The nice thing about this setup is that it supports shape, energy, and recovery at the same time. Brides who hate extremes usually do better here than with a rigid boot-camp plan. And honestly, that makes the wedding prep feel less like punishment and more like upkeep.

20. Wedding-Week Maintenance Plan for Brides to Be

This is not the week to get heroic.

The final stretch before the wedding should be about staying loose, keeping your energy up, and avoiding anything that leaves you sore, puffy, or weirdly tired. A wedding-week plan usually means short walks, light mobility, and one easy full-body session early in the week if your body likes it. That’s enough. More can backfire fast.

Keep the movements familiar. No new classes. No new shoes. No surprise lunges because you suddenly feel ambitious. A 20-minute walk, some hip openers, a few glute bridges, and light shoulder work are enough to keep circulation going without making your legs feel heavy.

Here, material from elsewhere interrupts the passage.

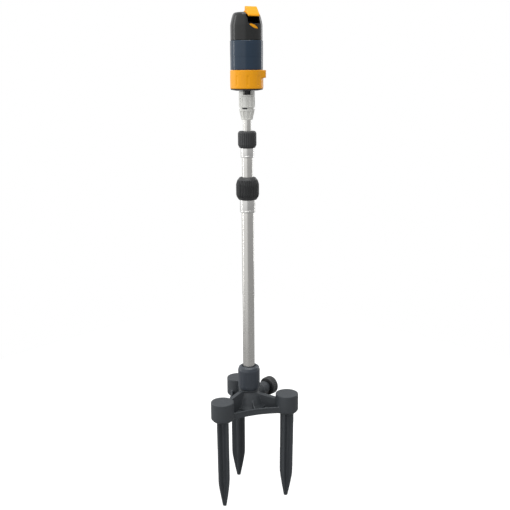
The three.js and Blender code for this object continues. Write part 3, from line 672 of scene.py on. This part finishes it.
core = rounded([
    (8.4, 615.0), (11.25, 615.0), (11.25, 628.0), (13.2, 628.2), (13.2, 630.6), (11.3, 630.6), (11.3, 652.9), (15.5, 653.0, 0.4), (15.6, 654.2), (15.6, 655.4, 0.4),
    (12.6, 655.8, 0.2), (8.7, 655.8), (8.7, 650.2), (10.3, 650.2), (10.3, 646.8), (8.7, 646.8), (8.7, 634.0), (6.0, 634.0), (6.0, 621.8), (8.4, 621.8),
])
v, q = spin(core, 96)
lug_parts = [(v, q)]
for s in (0, 180):
    # an upright lug each side of the nipple, wide at the foot
    inner, outer_r, z0, z1 = 9.0, 15.6, 655.0, 662.2
    ring = []
    n = 14
    span = math.radians(50)
    vv, ff = [], []
    for k in range(n + 1):
        a = math.radians(53.7 + s) - span + 2 * span * k / n
        for r, zz in ((inner, z0), (outer_r, z0), (outer_r, z1 - 0.8), (outer_r - 0.8, z1), (inner + 0.5, z1), (inner, z1 - 0.5)):
            vv.append((r * math.cos(a), r * math.sin(a), zz))
    for k in range(n):
        for i in range(6):
            j = (i + 1) % 6
            ff.append((k * 6 + i, (k + 1) * 6 + i, (k + 1) * 6 + j, k * 6 + j))
    ff.append(tuple(range(5, -1, -1)))
    ff.append(tuple(n * 6 + i for i in range(6)))
    lug_parts.append((vv, ff))
v, q = together(*lug_parts)
finish_mesh("coupler_core", v, q, MAT["coupler"], "upper", ["coupler_body"], 40)

sleeve = rounded([
    (14.2, 631.0), (15.2, 631.0, 0.3), (15.7, 631.8, 0.4), (15.7, 651.9, 0.4), (15.2, 652.8, 0.3), (11.65, 652.8, 0.2), (11.65, 650.4), (14.2, 649.4),
])


def sleeve_relief(r, z, a):
    if r < 15.0:
        return r
    d = (a - math.radians(FACE - 18.5) + math.pi) % TAU - math.pi
    # a raised plain panel on the marked side, flutes elsewhere
    arc = d * 15.7
    w = window(z, 632.6, 650.2, 0.8)
    panel = smooth01((4.2 - abs(arc)) / 0.8)
    frame_line = w * (smooth01((5.4 - abs(arc)) / 0.6) - panel)
    c = math.cos(12 * (a - math.radians(FACE)))
    fl = w * (1 - smooth01((6.0 - abs(arc)) / 0.8)) * smooth01((0.55 - c) / 0.5)
    return r - 1.35 * fl - 1.0 * max(0.0, frame_line)


def slot_piece():
    """Painted shade for the dark slot under the panel: a thin black curved plate in the gap between sleeve and taper,
    standing in for the slot's shadowed depth.
    """
    vv, ff, n = [], [], 12
    for k in range(n + 1):
        a = math.radians(FACE - 18.5) + (k / n - 0.5) * 11.2 / 15.9
        for r, zz in ((13.0, 628.0), (13.95, 628.0), (13.95, 630.7), (13.0, 630.7)):
            vv.append((r * math.cos(a), r * math.sin(a), zz))
    for k in range(n):
        for i in range(4):
            j = (i + 1) % 4
            ff.append((k * 4 + i, (k + 1) * 4 + i, (k + 1) * 4 + j, k * 4 + j))
    ff.append((3, 2, 1, 0))
    ff.append(tuple(n * 4 + i for i in range(4)))
    return vv, ff


# black plate as painted shade: makes the slot under the panel read dark
v, q = slot_piece()
finish_mesh("coupler_slot_shade_plate", v, q, MAT["inner_black"], "upper", [], 30)

v, q = spin(dense(sleeve, 0.8, 632, 651), 192, shape=sleeve_relief)
finish_mesh("release_sleeve", v, q, MAT["coupler"], "sleeve", ["coupler_release_sleeve"], 40)

# ------------------------------------------------------------------ rotor head
nip = rounded([
    (5.4, 634.4), (7.2, 634.4, 0.3), (8.2, 636.0, 0.5), (8.2, 640.0), (7.6, 640.4), (7.6, 643.4), (8.2, 643.8), (8.2, 665.4), (14.0, 665.9), (14.0, 668.6), (5.4, 668.6),
])
v, q = spin(nip, 72)
finish_mesh("head_nipple_body", v, q, MAT["inner_black"], "head", ["head_nipple"], 40)

dish = rounded([
    (8.6, 663.2), (12.0, 663.0, 0.5), (22.0, 663.4, 2.0), (30.8, 665.0, 0.8), (31.5, 666.0, 0.3), (31.6, 666.7, 0.1), (26.9, 666.7), (26.9, 712.0), (24.6, 712.0), (24.6, 676.0),
    (23.0, 676.0), (23.0, 666.6), (17.0, 665.4), (8.6, 665.2),
])


def dish_ribs(r, z, a):
    return r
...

If your dress fits well, the goal is not to change your body in seven days. The goal is to make your body feel calm inside it. That means sleep, hydration, easy movement, and nothing that steals recovery. A bride who looks rested usually looks better than a bride who tried to squeeze in one more punishing session.

The Bottom Line

The best wedding workout plans for brides to be are the ones you can repeat without dreading them. That sounds plain, and it is. Plain is useful. A routine that builds posture, strength, and energy will do more for your dress fit than a frantic burst of workouts you can’t keep up with.

If you want the simplest rule, here it is: lift something, walk often, and protect recovery. Everything else is a variation on that theme. Pilates, dance cardio, incline walking, HIIT, bands — they all have a place, but only if they fit your body and your schedule.

Pick the plan that solves your actual problem. Better posture? Stronger back. Tired legs? Less HIIT, more walking. Tight hips? Mobility. The wedding will arrive either way, and it’s a lot nicer to meet it feeling steady than wiped out.